There is a Malgudi or a Macondo hidden in everyone's life. And the school will always picture first in such autobiographical journeys. Which is why the film strikes a chord despite many pitfalls.
Thankar goes down memory lane again as our memories come flooding back. An adaptation of the cinematographer-turned-director's novel, the story revolves around a set of former students' last-ditch effort to save their dilapidated village school.
All of them, including a collector, a director, and a daily-wage labourer, attribute their success to the tutelage at school. Joining them is another former student, Kokila, a teacher at the school.
But there are hurdles in the form of Kokila's uncle, who owns the school, and is keen on shutting it down. The education department is more than willing but the alumni wants their school back to its luminous ways. The village joins the save-school campaign while the media laps the event up.
At times, the film plunges into heights of melodrama. And at other times it rises up to a dizzying level, especially the flash-back story. Mumbled gurgles, sleepy lectures, raucous laughter, browbeating teachers -- rural classrooms have never been captured as perfectly as this.

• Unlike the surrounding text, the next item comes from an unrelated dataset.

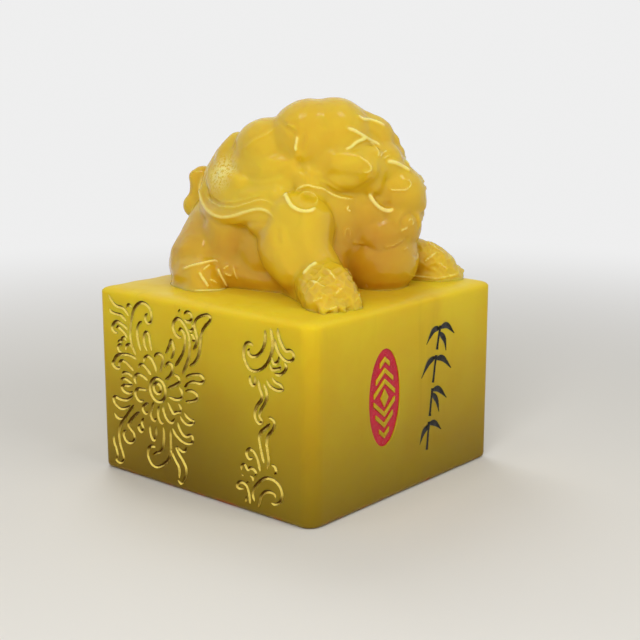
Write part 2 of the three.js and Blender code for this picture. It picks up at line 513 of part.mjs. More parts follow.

The film also throws light on the plight of rural India's schools: broken windowpanes, cattle-roaming classrooms and seeping thatched roofs.
The arrival of a nurse, Jhansi, played by Shreya Reddy, into the sleepy village is a refreshing turn in the plot. In fact, it was Jhansi who tells the kids that there is a world outside their village.
But, the director loses the plot by failing to evoke any chemistry between the lovelorn 'fighting' couples and this is where the writing goes awry. So does the editing. The movie should have been cut short by 20 minutes.
Cinematography (by the director himself), on the other hand, is in sync with the locales and narration. Art direction is a lesson for aspiring production designers. The first song -- featuring schoolchildren -- is picturised beautifully while the last song (Veendum Pallikku Pogalam) leaves a soothing feeling. Bharadwaj could only bring a touch of his magic.
Acting-wise, Thankar Bachan steals the show by his impeccable portrayal of Kumarasamy, the labourer. The collector portrayed by Naren is ordinary while Seeman as the director's role, is refreshing. Sneha as Kokila has nothing much to offer.
Thankar's earlier film Azhagi -- his best to date -- was better conceptualised, edited and picturised.
But while Pallikkoodam lacks the class of Azhagi, you can at least return home with memories of your school life.